No es que te hagan sentirte muy cómodo, es que la comodidad la propicia reconocer que estamos pisando el mismo terreno. Y que compartimos diagnóstico de la situación general, divergimos algo en los métodos -de manera obligada por su vida contemplativa-, pero convergemos en la experiencia de sentirnos empujados, arrastrados, impelidos, zarandeados, desinstalados, arrebatados por una presencia del Espíritu Santo que explica mucho de lo que nos sucede a 460 kilómetros de distancia como si la comunidad y la parroquia estuvieran viviendo en paralelo experiencias que no hace falta ni nombrar. Y que, en el fondo, consagradas o laicos, somos capaces de levantar el plano de la ruta que llevan recorridos los otros. 

Es familiaridad sin compadreo; es cercanía sin apelotonarse; es cordialidad sin impostura; es afecto de ida y vuelta sostenido en la distancia. Por eso cuando el domingo les planteamos la devolución de visita aprovechando la estancia de la Virgen de Valme en la parroquia, se nos iluminaba la cara a ambos lados de la mesa. Ellas y nosotros pensábamos en otra oportunidad para vernos, para seguir perfilando historias de conversión, apasionantes relatos de profundización espiritual, asombrosas obras que el Espíritu Santo suscita aquí y allá. 

Las palabras se quedan cortas para expresar lo vivido. No es un recurso fácil de autor incapaz -eso por descontado- sino la constatación de que cuanto sucede en el monasterio de la Conversión es mayor que la suma de nuestros esfuerzos; supera el múltiplo de nuestras expectativas; desborda el cuadrado de nuestras iniciativas compartidas. Porque no es tanto programar y ordenar actividades, animar encuentros y acompañar procesos cuanto admirarse de la obra que Dios va tejiendo en su comunidad y en nuestra parroquia, unos hilos invisibles que van bordando en el bastidor de la historia común un dibujo que no nos corresponderá ni siquiera a nosotros descubrir. 

Es algo insensible que aletea y regala la confirmación de que estamos en el buen camino de todo eso de la Iglesia sinodal y la misión compartida con que nos bombardean a cada instante. Parece tan sencillo de alcanzar cuando se está allí… donde hay que cruzar a la intemperie (meteorológica y espiritual) para alcanzar la casa de Dios. Y es tan difícil de explicar cuando se vuelve aquí… donde podemos refugiarnos de la tormenta de la secularización cómodamente instalados en casa y llegar en coche a la parroquia. 

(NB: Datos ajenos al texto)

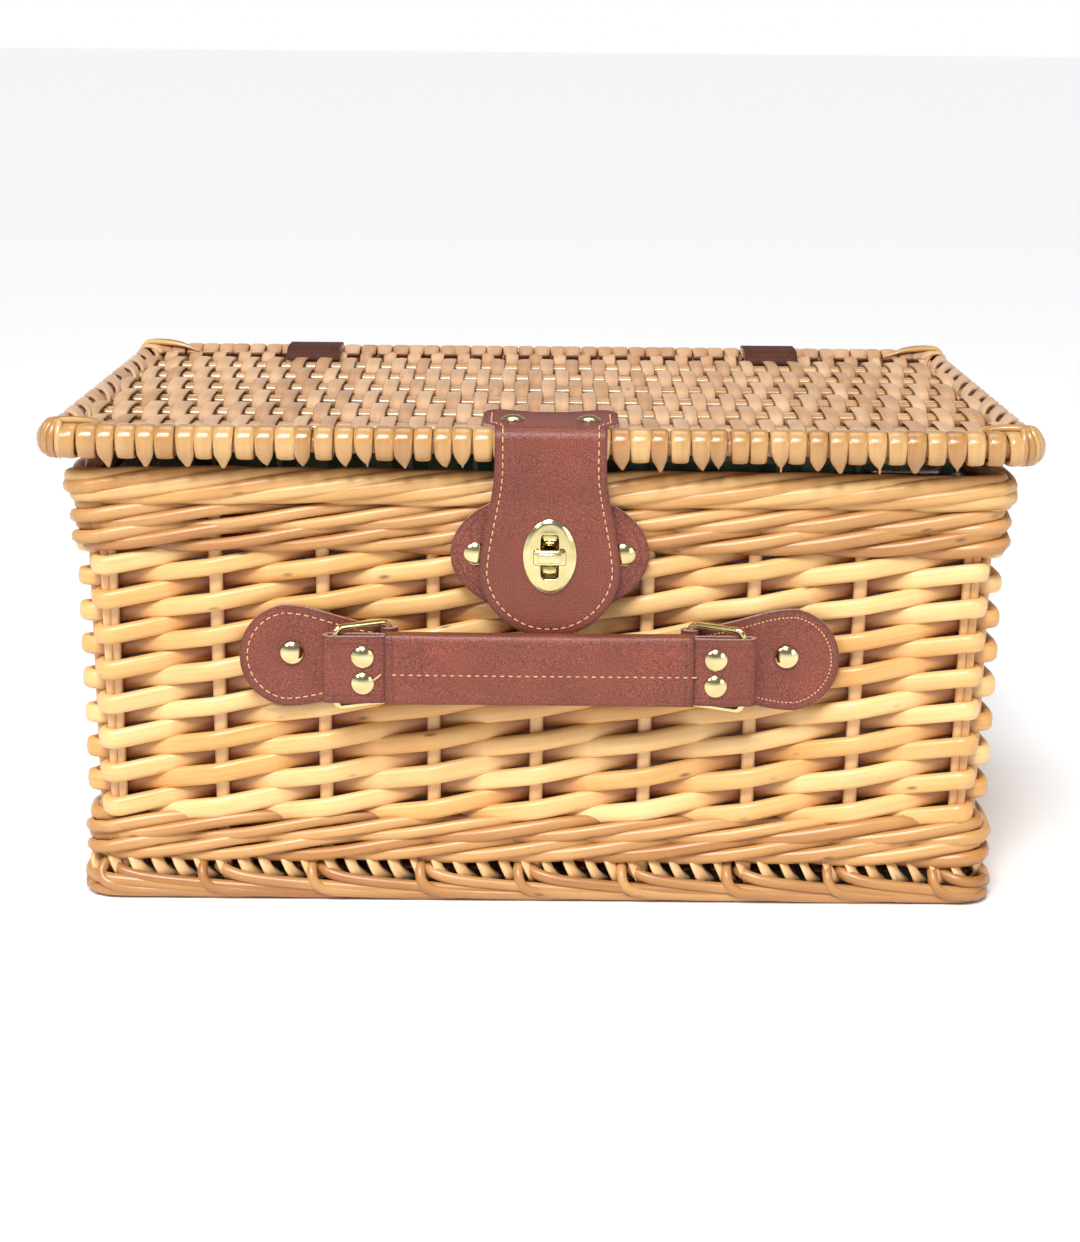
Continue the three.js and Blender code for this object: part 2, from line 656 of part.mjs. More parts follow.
// Each strap has an upper half, over the lid's back edge, and a lower half on the back wall.
function makeHingeStraps() {
  const top = LID_TOP + GAP;
  const back = LID_BACK + GAP;
  const upper = new THREE.Shape();
  upper.moveTo(LID_BACK - HINGE_TOP_LENGTH, top);
  upper.lineTo(back, top);
  upper.lineTo(back, LID_BOTTOM + 2);
  upper.lineTo(back + LEATHER_T, LID_BOTTOM + 2);
  upper.lineTo(back + LEATHER_T, top + LEATHER_T - 1);
  upper.lineTo(back + LEATHER_T - 1, top + LEATHER_T);
  upper.lineTo(LID_BACK - HINGE_TOP_LENGTH, top + LEATHER_T);
  const lowFace = BODY_BACK + GAP;
  for (const [left, side] of [['left', -1], ['right', 1]]) {
    const x = side * HINGE_X;
    const hole = new THREE.CylinderGeometry(SHANK_R + GAP, SHANK_R + GAP, 20, 12);
    const onLid = cut(alongX(upper, HINGE_STRAP_W), hole.translate(0, back, HINGE_RIVET_Z));
    addPiece(`hinge_strap_${left}_upper`, onLid, LEATHER_DARK).position.x = x;
    const z0 = HINGE_STRAP_TOP - HINGE_DROP;
    const half = HINGE_STRAP_W / 2;
    const plain = block(-half, half, lowFace, lowFace + LEATHER_T, z0, HINGE_STRAP_TOP);
    const low = new THREE.CylinderGeometry(SHANK_R + GAP, SHANK_R + GAP, 20, 12).translate(0, lowFace, z0 + 10);
    addPiece(`hinge_strap_${left}_lower`, cut(plain, low), LEATHER_DARK).position.x = x;
    const high = addRivet(`hinge_rivet_${left}_upper`, x, back + LEATHER_T + GAP, HINGE_RIVET_Z);
    high.rotation.x = Math.PI;
    const lower = addRivet(`hinge_rivet_${left}_lower`, x, lowFace + LEATHER_T + GAP, z0 + 10);
    lower.rotation.x = Math.PI;
  }
}

makeBase();
makeHoops();
makeWalls();
makeCornerPosts();
makeLining();
makeCooler();
makeLidPanel();
makeLidEdges();
makeStrapTop();
makeStrapFlap();
makeLock();
makeKnob();
makeTabs();
makeRings();
makeHandle();
makeHingeStraps();

export default hamper;
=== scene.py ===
# %% [markdown]
# # A willow picnic hamper, woven rod by rod
#
# The hamper is a French-rand wicker box with a plaited lid, leather straps and brass fittings.
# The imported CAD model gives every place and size. This script adds what the eye reads: each rod,
# each flat skein of the lid, the leather with its stitches, and the polished brass.

# %% Load the frame
import math
import random

import bmesh
import bpy
import numpy as np
from mathutils import Matrix, Vector


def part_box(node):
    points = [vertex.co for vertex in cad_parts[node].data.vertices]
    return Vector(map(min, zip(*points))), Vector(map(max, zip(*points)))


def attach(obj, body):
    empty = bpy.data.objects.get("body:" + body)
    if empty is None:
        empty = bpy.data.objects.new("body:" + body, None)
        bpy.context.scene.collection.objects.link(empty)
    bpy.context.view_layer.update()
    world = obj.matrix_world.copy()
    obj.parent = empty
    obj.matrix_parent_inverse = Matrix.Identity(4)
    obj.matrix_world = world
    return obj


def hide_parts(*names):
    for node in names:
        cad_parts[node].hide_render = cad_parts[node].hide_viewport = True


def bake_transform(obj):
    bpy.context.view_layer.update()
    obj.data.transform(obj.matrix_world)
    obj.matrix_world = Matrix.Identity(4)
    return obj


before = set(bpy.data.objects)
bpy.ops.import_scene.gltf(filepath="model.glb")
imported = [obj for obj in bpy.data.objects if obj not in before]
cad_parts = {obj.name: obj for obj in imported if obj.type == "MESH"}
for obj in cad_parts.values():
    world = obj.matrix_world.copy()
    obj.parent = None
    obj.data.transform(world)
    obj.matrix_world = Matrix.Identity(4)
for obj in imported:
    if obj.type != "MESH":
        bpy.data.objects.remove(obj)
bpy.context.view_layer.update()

MM = 0.001

# %% [markdown]
# ## Sizes read from the frame
#
# Nothing is placed by eye. Each size below is the box of a CAD node, so the rods land where the
# plain solids are. Two more numbers describe the weave: how far one row rises, and how far apart
# the upright stakes stand.

# %% Named sizes
BORDER_LOW, BORDER_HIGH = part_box("top_border")
WALING_LOW, WALING_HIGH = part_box("upper_waling")
LOWER_LOW, LOWER_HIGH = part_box("lower_waling")
FOOT_LOW, FOOT_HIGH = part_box("foot_border")
BASE_LOW, BASE_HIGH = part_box("base_panel")
WEAVE_LOW, WEAVE_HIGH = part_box("front_wall_weave")
LID_LOW, LID_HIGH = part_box("lid_panel")
EDGE_LOW, EDGE_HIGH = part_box("lid_front_edge")
BACK_EDGE_LOW, BACK_EDGE_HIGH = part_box("lid_back_edge")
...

¿De qué tenemos que alegrarnos entonces? De haber estrechado lazos, de haber dejado un pedazo del corazón enredado en los relucientes pinos recién lavados por la  lluvia como si la mano de una Purísima Creación los hubiera exonerado del pecado original del polvo y la arena en suspensión que les roba el lustre en verano, cuando el campo -como esta España descristianizada en la que vivimos- parece viejo, encorvado bajo el peso de los años y de un sol antiguo de justicia que lo aplana todo. Estaba la naturaleza de la finca por estrenar, sin mancha, a disposición de lo que el Supremo Hacedor mandara a la espera de un sí tan diminuto, tan insignificante, tan poco noticioso como nuestra propia vida, al margen de los protagonistas de la Historia. De los que creemos protagonistas.

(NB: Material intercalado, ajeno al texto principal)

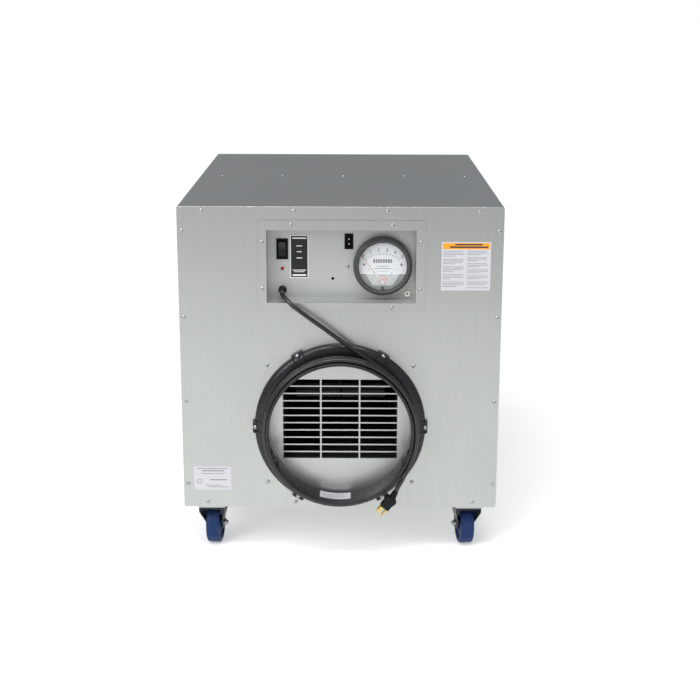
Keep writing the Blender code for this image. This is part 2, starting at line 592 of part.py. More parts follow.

Un sí, por ejemplo, a acunar al Niño Jesús de la sonrisa mirando no a las estrellas sino a las nubes que pasan ocultando las crestas de las montañas. De eso estamos contentos, de haber contemplado el insondable misterio de la Encarnación donde se esconde la cruz, de haber acompañado a María hasta Ein Karem en un santo viaje que nos saca de nosotros mismos, de haber tenido en los brazos la imagen de todo un Dios que se hace tan vulnerable como un chiquirritín que necesita ser acogido, abrazado, acunado, arropado, achuchado. 

¿De qué estamos contentos? De haber vivido la alegría del domingo de Gaudete sabiendo que sólo Dios basta. Aunque a estas monjas no les basten instrumentos musicales -hasta un violonchelo- ni polifonías para cantarlo y que el eco resuene en Dos Hermanas. Gloria a Dios.